The complex dubbed “Project Lincoln” would be among the largest economic development projects in Kentucky history based on its investment costs. Once operational, it would generate an estimated $51.4 million in local tax revenue annually.
But the venture has drawn opposition from some residents who believe the location isn’t the right fit for a data center, amid other concerns. Oldham Judge-Executive David Voegele announced last week that an April meeting of a county board to discuss the plan will be postponed to allow for public meetings.
Meanwhile, until now there has been little public knowledge about the development team and its track record.
In an interview, WHP representative Max Kepes called his group a “well-funded and well-capitalized company based out of New York” that has been involved in at least two similar data center projects.
He said his team works on land use and utility infrastructure for “several reputable end users” that he declined to identify.
Kepes confirmed that his group is connected with a proposed data center in Braidwood, Illinois, about 60 miles south of Chicago. That $40 million project is eying a location near I-55 there and would create 200 to 300 construction jobs and 200 technical positions and other jobs, the Free Press Newspapers reported last month.
Another project is “in a very well-established data center market” in the northeast, Kepes said. Asked for more information, he said his group is under “layers of NDAs” – nondisclosure agreements.
But Kepes said a “great team” is involved in the Oldham County project, including Cliff Ashburner, a prominent land-use attorney based in Louisville, and Jim Urban, Oldham County’s former director of planning and development.
Kepes said WHP began discussions with Louisville Gas & Electric/Kentucky Utilities about 8 to 10 months ago.
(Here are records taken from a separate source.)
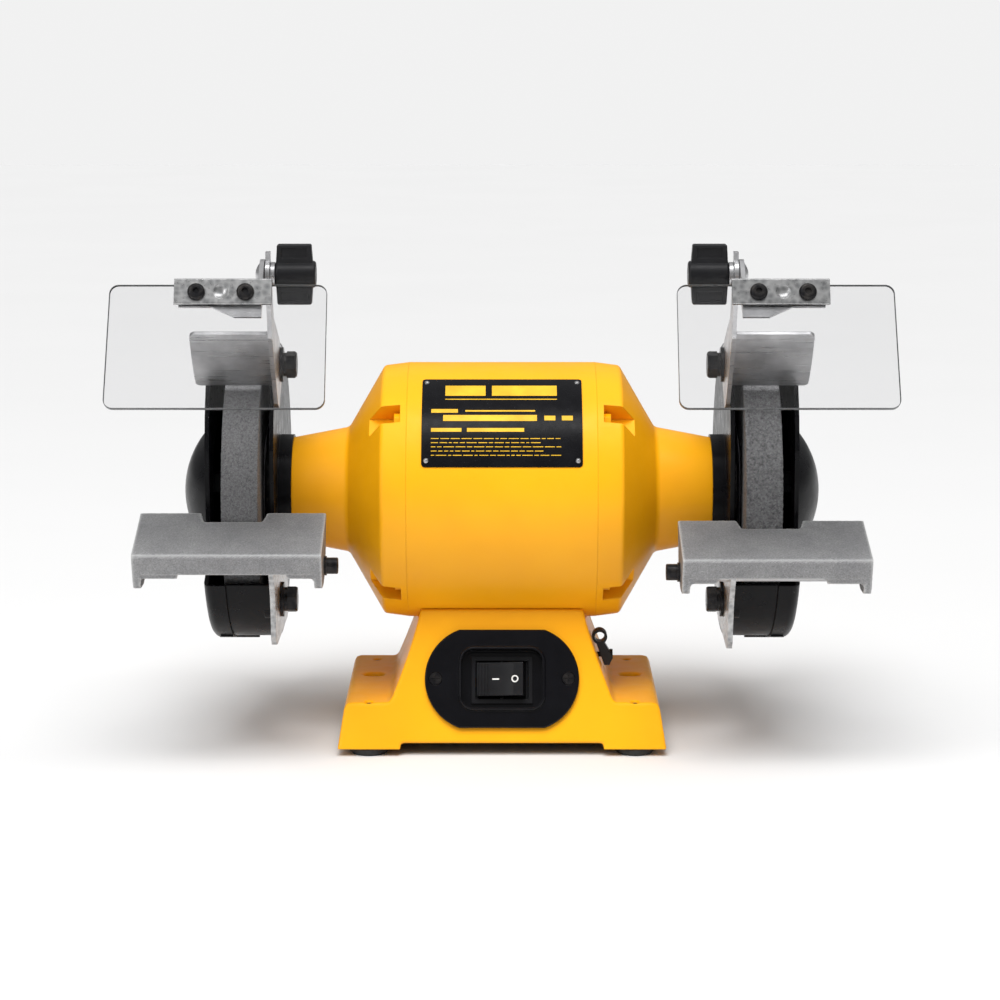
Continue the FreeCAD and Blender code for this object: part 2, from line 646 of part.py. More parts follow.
def shield_bracket():
    """A backing strip behind the shield, bent round to a tab on the knob bolt."""
    tab_x = GUARD_PLATE_X + 0.2
    back = -PANE_THICK - 0.05
    strip = leaning_block(tab_x, BAR_X[1] - 2, -1.0, 11.4, back - 2.0, back)
    gusset_corners = [(tab_x, 10.0), (tab_x, 17.0), (tab_x + 14, 17.0),
                      (tab_x + 27, 11.0), (tab_x + 27, 10.0)]
    points = []
    for x, down in gusset_corners:
        y, z = pane_point(down, back)
        points.append(vec(x, y, z))
    _, (ny, nz), _ = pane_frame()
    gusset = Part.Face(Part.makePolygon(points + points[:1])).extrude(vec(0, -2.0 * ny, -2.0 * nz))
    y, z = KNOB_AXIS
    outline = [pane_point(-1.0, back), pane_point(17.0, back),
               (y - 4, z - 8.0), (y + 3, z - 7.5), (y + 3, z + 7.5), (y - 4, z + 7.8)]
    tab = joined([sheet_x(outline, tab_x, 2.4), rod_x(tab_x, tab_x + 2.4, 8.0, y, z)])
    holes = [leaning_rod(x, CLAMP_SCREW_DOWN, -8, -2, 1.95) for x in CLAMP_SCREW_X]
    holes.append(rod_x(tab_x - 1, tab_x + 4, 3.05, y, z))
    return without(joined([strip, gusset, tab]), holes)


def clamp_screws():
    screws = []
    for x in CLAMP_SCREW_X:
        stem = leaning_rod(x, CLAMP_SCREW_DOWN, -PANE_THICK - 2.0, 2.45, 1.9)
        head = leaning_rod(x, CLAMP_SCREW_DOWN, 2.42, 5.0, 4.6)
        head = rounded(head, 1.8, far_rim)
        socket = leaning_rod(x, CLAMP_SCREW_DOWN, 3.6, 6.0, 1.7)
        screws.append(stem.fuse(head).cut(socket))
    return Part.makeCompound(screws)


def far_rim(edge):
    """True on the outer rim of a clamp screw's head."""
    middle = edge.BoundBox.Center
    _, (ny, nz), _ = pane_frame()
    height = (middle.y - PANE_TOP[0]) * ny + (middle.z - PANE_TOP[1]) * nz
    return height > 4.8 and edge.BoundBox.XLength > 8


# --- tool rests ---
def leaned(shape, side, rest_too=False):
    """Turns a tool rest part about its pivot, then with its bracket about the bracket's bolt."""
    if rest_too:
        shape.rotate(vec(0, REST_PIVOT[0], REST_PIVOT[1]), X_AXIS, REST_LEAN[side])
    shape.rotate(vec(0, BRACKET_BOLT[0], BRACKET_BOLT[1]), X_AXIS, BRACKET_LEAN[side])
    return shape


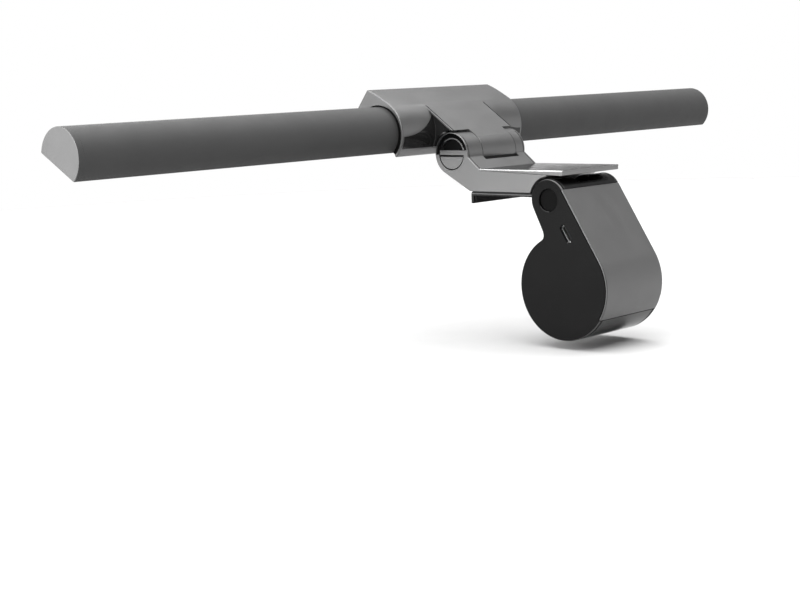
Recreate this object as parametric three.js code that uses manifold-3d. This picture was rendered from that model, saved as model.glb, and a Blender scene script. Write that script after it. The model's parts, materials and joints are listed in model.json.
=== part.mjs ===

The site of Ky. 53 is attractive, he said, because of its proximity to high-voltage power and fiber lines, a natural tree buffer and a slope that would require minimal grading.
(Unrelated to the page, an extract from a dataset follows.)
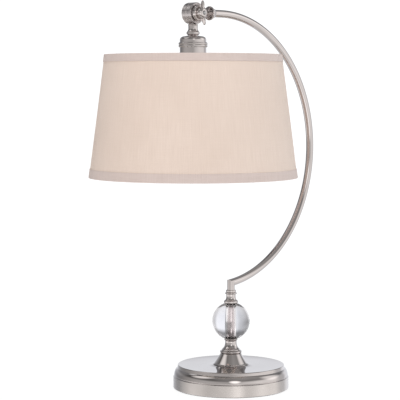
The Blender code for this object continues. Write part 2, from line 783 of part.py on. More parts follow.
def bulb():
    cap = [(0, -74.2), (4.6, -74.2), (4.6, -75.0), (12.4, -78.4), (13.2, -79.4), (13.2, -99.0), (11.0, -99.0)]
    cap += [(11.0, -84.0), (0, -84.0)]
    head_piece("bulb_cap", cap, "brass", SMALL_STEPS, closed=False)
    neck = -99.3
    belly = BULB_TIP + BULB_RADIUS
    outside = bend((12.9, neck), (14.0, -120.0), (24.8, -133.4), 3)
    outside += arc((0, belly), BULB_RADIUS, 24, -90, 6)
    outside[-1] = (0, BULB_TIP)
    skin = 0.8
    inside = [(0, BULB_TIP + skin)] + arc((0, belly), BULB_RADIUS - skin, -72, 24, 5)
    inside += bend((24.0, -133.8), (13.2, -120.4), (12.1, neck), 3)
    head_piece("bulb_glass", inside + outside, "bulb_glass", closed=False)


# Shade ----------------------------------------------------------------------------------------------


def shade_radius(drop, inset=0.0):
    """Radius of the shade's outer face at a height measured from the bolt, less an inset."""
    slope = (SHADE_END_RADIUS - SHADE_TOP_RADIUS) / (SHADE_END - SHADE_TOP)
    return SHADE_TOP_RADIUS + slope * (drop - SHADE_TOP) - inset


def shade_band(name, top, end, inset, thickness, look):
    """A conical band that follows the shade, between two heights."""
    outside = [(shade_radius(top, inset), top), (shade_radius(end, inset), end)]
    inside = [(shade_radius(z, inset + thickness), z) for z in (end, top)]
    return head_piece(name, outside + inside, look, WIDE_STEPS)


FABRIC_INSET = TRIM_THICKNESS + GAP
WIRE_INSET = FABRIC_INSET + FABRIC_THICKNESS + GAP + 0.2 + WIRE_RADIUS
FOLD_INSET = WIRE_INSET + WIRE_RADIUS + GAP


def shade_fabric():
    edge = TRIM_THICKNESS + GAP
    return shade_band(
        "shade_fabric", SHADE_TOP - edge, SHADE_END + edge, FABRIC_INSET, FABRIC_THICKNESS, "linen"
    )


def shade_trim(name, edge, width, fold, into):
    """Tape folded over an edge of the shade: a wide outer leg, a web and a short leg inside.

    The value of into is -1 where the shade lies below the edge and 1 where it lies above it.
    """
    web = edge + into * TRIM_THICKNESS
    foot = edge + into * width
    inner = edge + into * fold
    last = FOLD_INSET + TRIM_THICKNESS
    corners = [(0, edge), (0, foot), (TRIM_THICKNESS, foot), (TRIM_THICKNESS, web)]
    corners += [(FOLD_INSET, web), (FOLD_INSET, inner), (last, inner), (last, edge)]
    profile = [(shade_radius(z, inset), z) for inset, z in corners]
    if into > 0:
        profile.reverse()
    return head_piece(name, profile, "linen_trim", WIDE_STEPS)


def wire_ring(name, drop):
    middle = (shade_radius(drop, WIRE_INSET), drop)
    profile = arc(middle, WIRE_RADIUS, 150, -210, 6)[:-1]
    return head_piece(name, profile, "shade_wire", WIDE_STEPS)


def shade_spider():
    """Welded wire frame: the fitter ring, three spokes and the shade's top wire in one piece."""
    ring_top = CUP_END - GAP
    fitter = ring_profile(FITTER_BORE, FITTER_RADIUS, ring_top - FITTER_THICKNESS, ring_top)
    frame = head_piece("shade_spider", fitter, "shade_wire")
    drop = SHADE_TOP - TRIM_THICKNESS - GAP - WIRE_RADIUS
    rim = shade_radius(drop, WIRE_INSET)
    for i in range(SPOKES):
        turn = Matrix.Rotation(math.radians(90 + 360 * i / SPOKES), 3, "Z")
        route = [(22.4, 0, ring_top - 1.2), (30, 0, ring_top - 1.0), (rim - 8, 0, drop - 2.4)]
        route.append((rim - 0.4, 0, drop - 0.9))
        spoke = wire("spoke", [turn @ Vector(point) for point in route], WIRE_RADIUS, "shade_wire")
        spoke.location = Vector(AT_HEAD) * MM
        frame = combine(frame, spoke, "UNION")
    return combine(frame, wire_ring("top_wire", drop), "UNION")


def shade_ring():
    """Ring that screws onto the lampholder's skirt and clamps the spider against the cup."""
    top = CUP_END - FITTER_THICKNESS - 2 * GAP
    end = top - SHADE_RING_WIDTH
    outer = FITTER_RADIUS - 0.2
    profile = [
        (FITTER_BORE, top),
        (outer - 0.8, top),
        (outer, top - 0.8),
        (outer, end + 0.8),
        (outer - 0.8, end),
        (FITTER_BORE, end),
    ]
    return head_piece("shade_ring", profile, "dark_moulding")


# Assembly -------------------------------------------------------------------------------------------


def stand():
    base_pad()
    base_weight()
    base_shell()
    cord_bushing()
    threaded_rod()
    rod_fixings()
    base_bell()
    bell_collar()
    lower_ball_cup()
    ball_washers()
    crystal_ball()
    ball_sleeve()
    upper_ball_cup()
    post_collar()
    arm_tube()
    arm_ferrule()
    arm_eye()


def head():
    friction_washer()
    swivel_drum()
    drum_cap()
    clamp_bolt()
    wing_nut()
    socket_stem()
    stem_locknut()
    socket_cup()
    socket_ring()
    socket_liner()
    lampholder()
    bulb_contacts()
    switch_knob()
    bulb()
    shade_ring()
    shade_spider()
    shade_fabric()
    shade_trim("shade_top_trim", SHADE_TOP, TRIM_WIDTH_TOP, 2.0, -1)
    shade_trim("shade_bottom_trim", SHADE_END, TRIM_WIDTH_END, 7.0, 1)
    wire_ring("shade_bottom_wire", SHADE_END + TRIM_THICKNESS + GAP + WIRE_RADIUS)


def axis_empty(name, spot, names):
    """An empty on a joint's axis, with the pieces that turn about it as its children."""
    empty = bpy.data.objects.new(name, None)
    empty.location = Vector(spot) * MM
    empty.empty_display_size = 0.03
    bpy.data.collections[SOLIDS].objects.link(empty)
    bpy.context.view_layer.update()
    for child_name in names:
        child = bpy.data.objects[child_name]
        child.parent = empty
        child.matrix_parent_inverse = empty.matrix_world.inverted()
    return empty


def main():
    clear_scene()
    collection(SOLIDS)
    collection(CUTTERS, hidden=True)
    stand()
    stand_names = {piece.name for piece in bpy.data.collections[SOLIDS].objects}
    head()
    turning = {"wing_nut", "switch_knob"}
    hanging = {piece.name for piece in bpy.data.collections[SOLIDS].objects} - stand_names - turning
    axis_empty("stand_origin", (0, 0, 0), sorted(stand_names))
    tilt = axis_empty("tilt_axis", AT_JOINT, sorted(hanging))
    for name, spot, child in (
        ("nut_axis", AT_JOINT, "wing_nut"),
        ("switch_axis", switch_spot(), "switch_knob"),
    ):
        turner = axis_empty(name, spot, [child])
        turner.parent = tilt
        turner.matrix_parent_inverse = tilt.matrix_world.inverted()


main()
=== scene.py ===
"""Looks for the crystal-ball table lamp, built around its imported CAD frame.

The pieces that can be seen are rebuilt here with rounded edges, reeds, threads or ribs, in the space of
their CAD nodes; the hidden ones keep their CAD meshes. Lengths are in millimetres about each piece's own
axis, and become metres where a mesh is made. The lights and the camera are placed in metres.
"""

import json
import math

import bmesh
import bpy
from mathutils import Matrix, Vector


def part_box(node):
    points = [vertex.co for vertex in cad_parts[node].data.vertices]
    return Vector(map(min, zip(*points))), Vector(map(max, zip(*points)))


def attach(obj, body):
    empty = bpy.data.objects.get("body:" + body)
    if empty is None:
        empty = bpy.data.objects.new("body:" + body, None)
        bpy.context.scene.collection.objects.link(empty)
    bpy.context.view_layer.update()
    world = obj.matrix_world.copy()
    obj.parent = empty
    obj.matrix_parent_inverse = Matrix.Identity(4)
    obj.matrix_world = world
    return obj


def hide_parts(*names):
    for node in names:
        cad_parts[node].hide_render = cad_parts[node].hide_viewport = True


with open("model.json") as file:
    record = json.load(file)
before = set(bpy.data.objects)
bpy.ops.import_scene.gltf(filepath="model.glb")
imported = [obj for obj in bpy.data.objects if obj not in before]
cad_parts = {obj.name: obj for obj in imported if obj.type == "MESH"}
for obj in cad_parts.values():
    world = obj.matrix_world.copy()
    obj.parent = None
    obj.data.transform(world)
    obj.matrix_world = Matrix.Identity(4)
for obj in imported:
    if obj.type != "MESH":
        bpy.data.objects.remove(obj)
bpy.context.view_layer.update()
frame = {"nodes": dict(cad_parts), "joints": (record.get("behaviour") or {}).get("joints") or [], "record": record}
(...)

About 200 acres would be retained as green space under the current plan.
“The utility identified this as a very suitable site early in the process when we engaged with them, and the proximity to Louisville as a market is obviously of chief importance here,” Kepes said.
From there, he said the developers approached the property owners.
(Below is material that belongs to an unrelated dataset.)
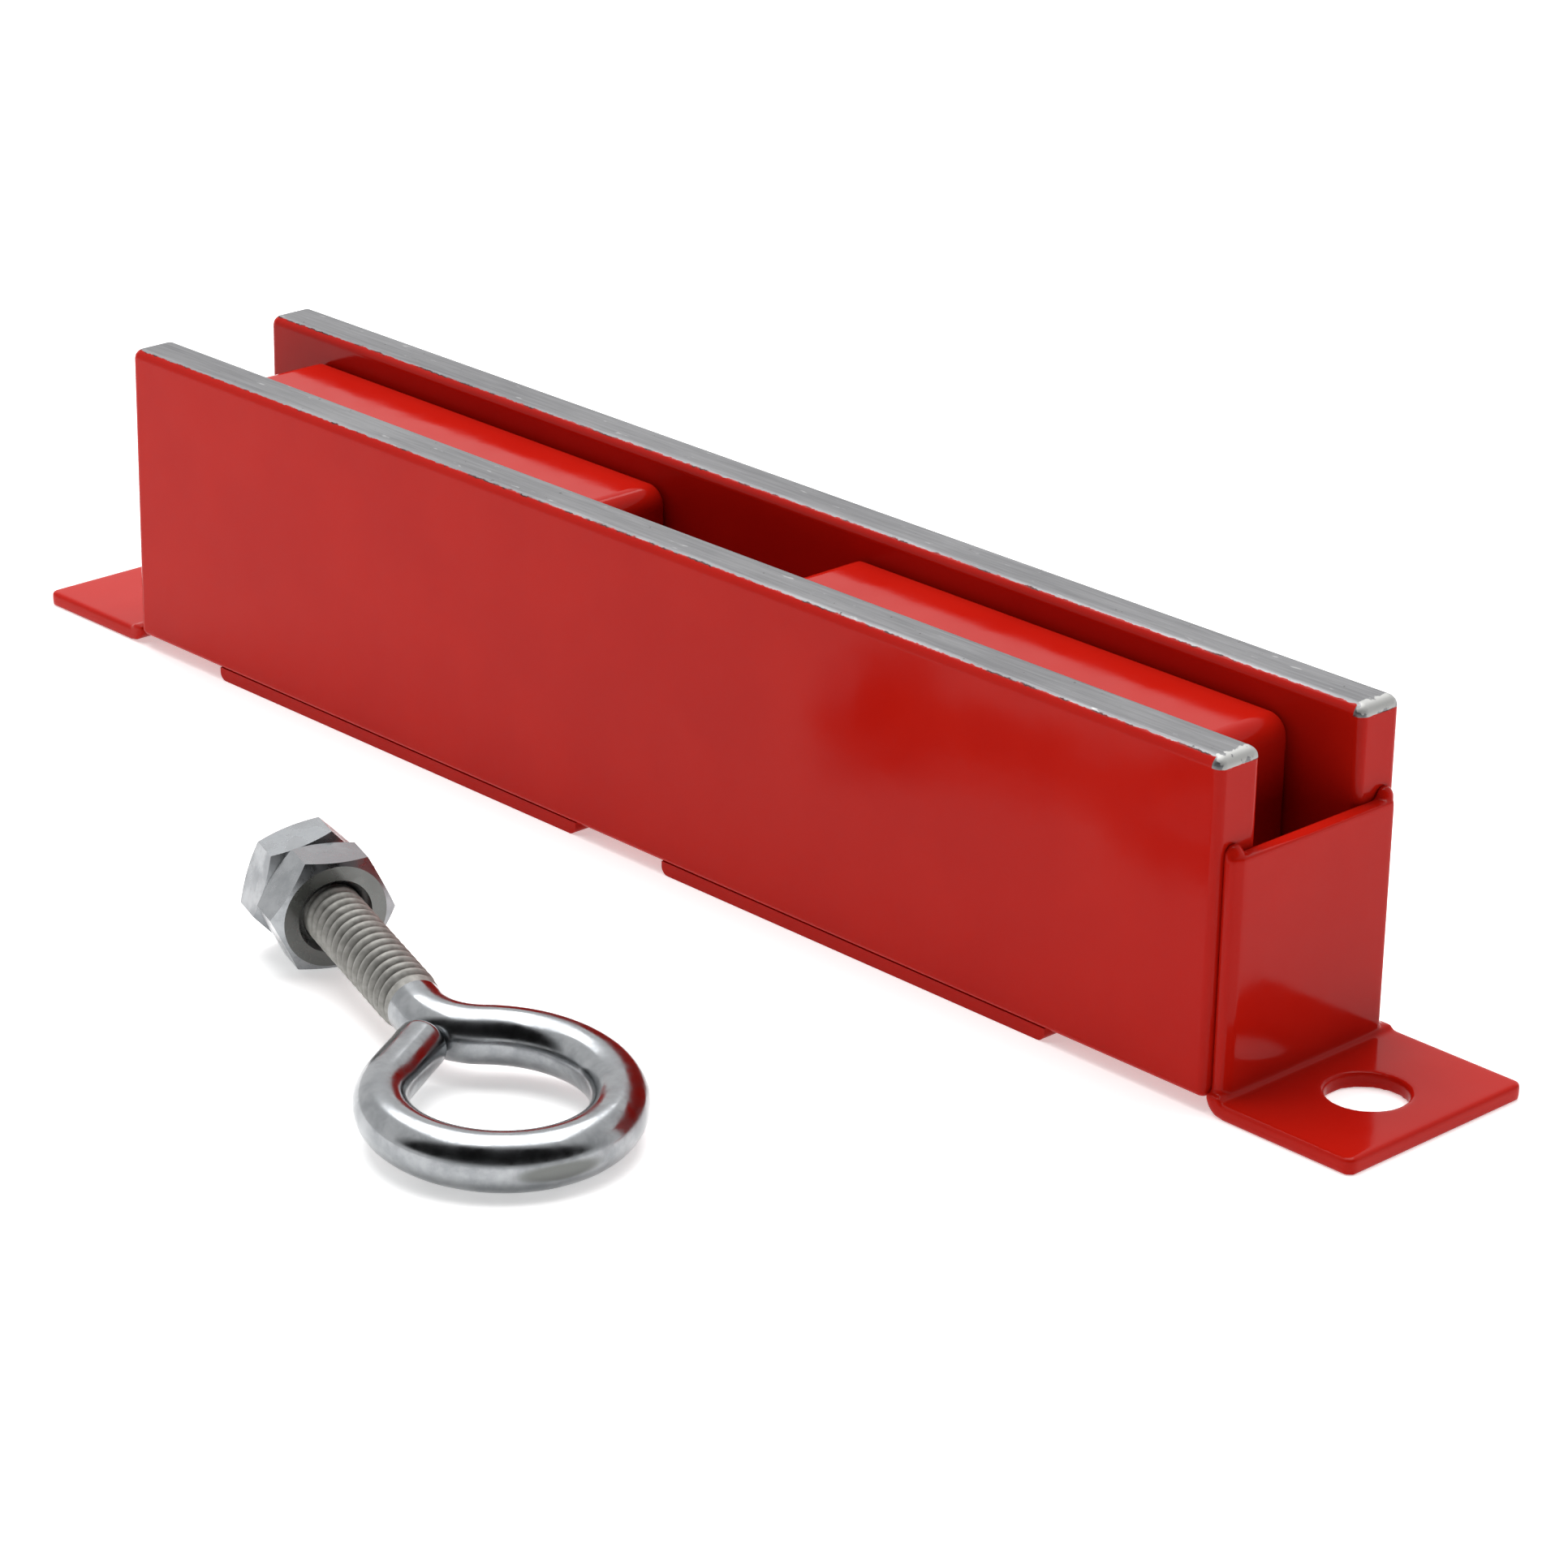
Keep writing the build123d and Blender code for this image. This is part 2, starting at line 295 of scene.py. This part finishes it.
def painted_plate():
    """Red paint, worn or ground away to bare steel at the pole face, with a painted shade line along the paint's
    edge and a painted highlight on the rubbed right end.
    """
    graph = Graph("painted_plate")
    steel, lines = steel_colour(graph)
    bare, edge_shade = bare_mask(graph)
    wear_and_highlight = worn_end(graph)
    # The rubbed right end is rougher, and painted paler as a highlight on its rounded edge.
    steel = graph.mix(wear_and_highlight, steel, STEEL_WORN_HIGHLIGHT)
    colour = graph.mix(bare, paint_colour(graph), steel)
    # Painted shade: the thin dark line along the paint's edge.
    colour = graph.mix(edge_shade, colour, ADHESIVE_AND_EDGE_SHADE)
    rough = graph.math("ADD", graph.math("MULTIPLY", bare, BARE_ROUGHNESS), PLATE_PAINT_ROUGHNESS)
    rough = graph.math("ADD", rough, graph.math("MULTIPLY", wear_and_highlight, WORN_ROUGHNESS))
    relief = graph.bump(graph.math("MULTIPLY", lines, bare), GRINDING_DEPTH, onto=paint_relief(graph))
    return graph.finish(
        Base_Color=colour,
        Metallic=bare,
        Roughness=rough,
        Specular_IOR_Level=PAINT_GLOSS,
        Normal=relief,
    )


def dark_adhesive():
    """Cured adhesive in the joint beside each magnet, with a red film here and there."""
    graph = Graph("adhesive")
    film = graph.step(graph.noise(1.5 * MM, detail=4.0), 0.42, 0.6)
    return graph.finish(Base_Color=graph.mix(film, ADHESIVE_AND_EDGE_SHADE, PAINT_DEEP), Roughness=ADHESIVE_ROUGHNESS)


def zinc_plate(name, roughest, relief_depth):
    """Zinc plate: slightly mottled, with soft dents, and a painted dark reflection on the faces square to the
    shank.
    """
    graph = Graph(name)
    cloud = graph.noise(2.5 * MM, detail=5.0, roughness=0.6)
    colour = graph.mix(graph.step(cloud, CLOUD_LOW, CLOUD_HIGH), ZINC_DARK, ZINC_LIGHT)
    normal = graph.add("ShaderNodeTexCoord", "Normal", {})
    facing = graph.add("ShaderNodeVectorMath", "Value", {0: normal, 1: SHANK_AXIS}, operation="DOT_PRODUCT")
    end_face_reflection = graph.step(graph.math("ABSOLUTE", facing), END_FACE_START, END_FACE_FULL)
    # Painted reflection: the faces square to the shank are darkened.
    colour = graph.mix(end_face_reflection, colour, ZINC_END_REFLECTION)
    shine = graph.step(cloud, CLOUD_LOW, CLOUD_HIGH, roughest, roughest / 2)
    dents = graph.bump(graph.noise(3.5 * MM, detail=2.0), relief_depth)
    grain = graph.bump(graph.noise(0.25 * MM, detail=2.0), relief_depth * GRAIN_SHARE, onto=dents)
    return graph.finish(Base_Color=colour, Metallic=1.0, Roughness=shine, Normal=grain)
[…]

While the focus is on WHP’s announced site, the group also could consider splitting the project into two sections, along with an area near I-71 at 3210 D.W. Griffith Lane if the necessary power can’t be provided at the Ky. 53 location, according to an economic impact report.
That report, which was shared with WDRB, says the data center campus “would serve as an economic pillar for Oldham County and the surrounding area.”
It anticipates creating 176 direct jobs at an annual salary of $83,000, in addition to supporting hundreds more jobs in retail, restaurant and other sectors.
Urban, the former planning director, said the project would help diversify Oldham County’s tax base – a goal identified roughly 25 years ago for the county just north of Louisville.
Because of the property tax revenue projections, Oldham County schools would be the biggest beneficiary of new tax revenues, at about $38.4 million per year, the study estimates.
“You can allow residential growth to happen, but realistically the only way to do it was to bring in businesses, because that changes the impact -- on especially schools,” Urban said.
He said he understands some of the environmental and other concerns from opponents of the project, but “we aren't having that discussion about what our tax base is and where it's heading.”